FCC: It’s Time to Look at the TV Rating System!

Posted on May 9, 2016 at 11:19 pm

The television ratings system has failed badly. It is secret, inconsistent, and completely out of touch with current technology. There is no accountability or oversight and no way to challenge the decisions made by insiders. I am proud to join with 28 organizations devoted to protecting children and media literacy in calling for a review by the FCC.

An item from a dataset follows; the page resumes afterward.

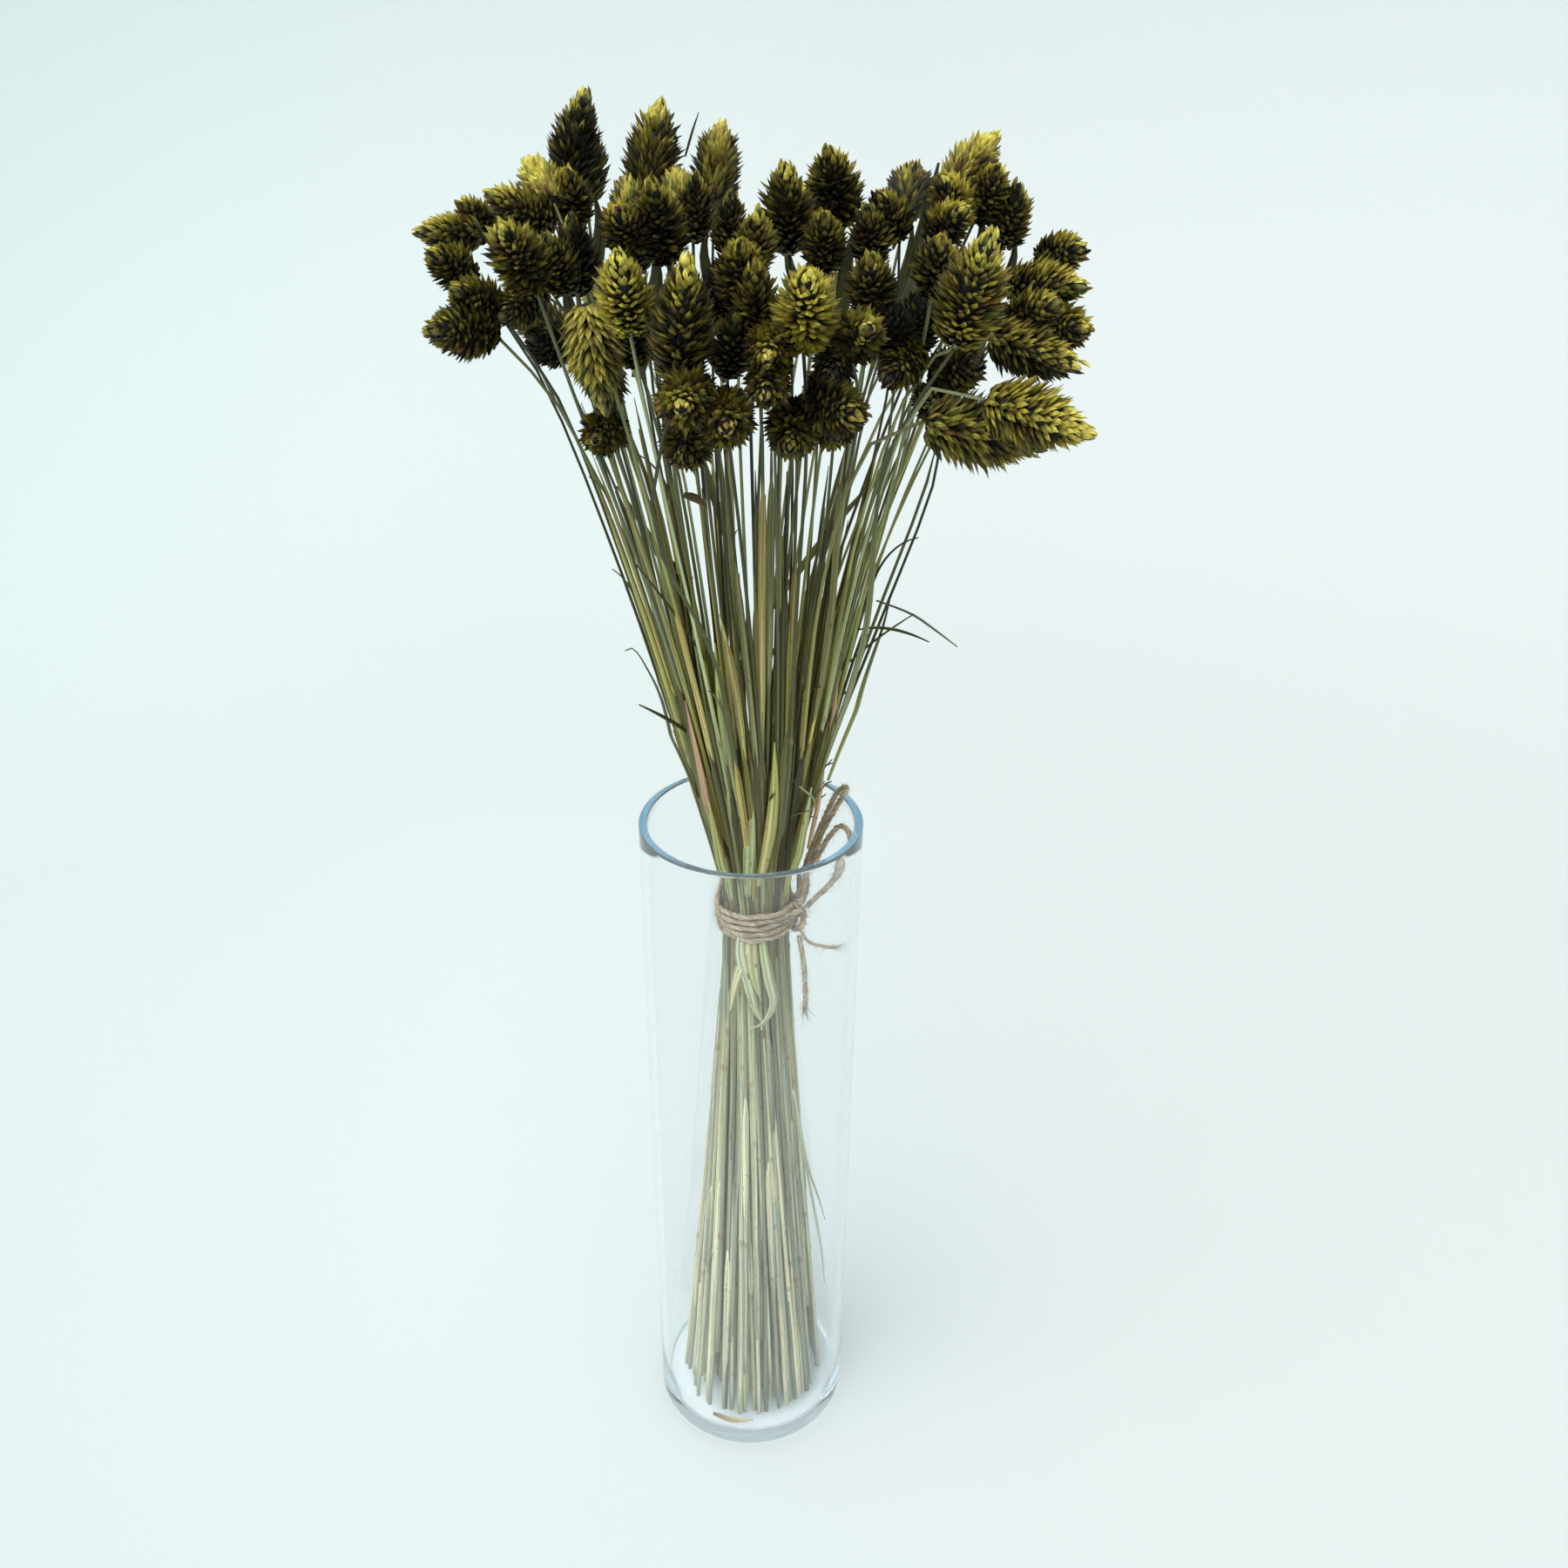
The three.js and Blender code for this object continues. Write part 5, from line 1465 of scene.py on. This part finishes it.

The content ratings system as currently constituted is deeply flawed because the power to assign program content ratings was assigned to the same networks where the content originates. This has created an inherent and tremendous conflict of interest: It is to a network’s advantage to mis-rate its programming for a younger audience so as to gain a larger viewing audience; and a majority of corporate advertisers choose not to advertise on television programming that is rated for Mature Audiences Only. Unlike motion pictures and video games, there is no independent evaluation of the age-based rating system for television.
An incorrect content rating renders the V-chip worthless. If a parent programs their television’s V-chip to block programs rated as appropriate for “Mature Audiences Only,” their child will still be exposed to graphic and explicit material. Whether accidental or intentional, an informal practice has developed whereby broadcast networks never rate any of their programming “mature only,” no matter how graphic, explicit or inappropriate its content may be for children. As a result, extreme, graphic content is rated appropriate for 14-year-old children; and other programs with adult content are even rated PG.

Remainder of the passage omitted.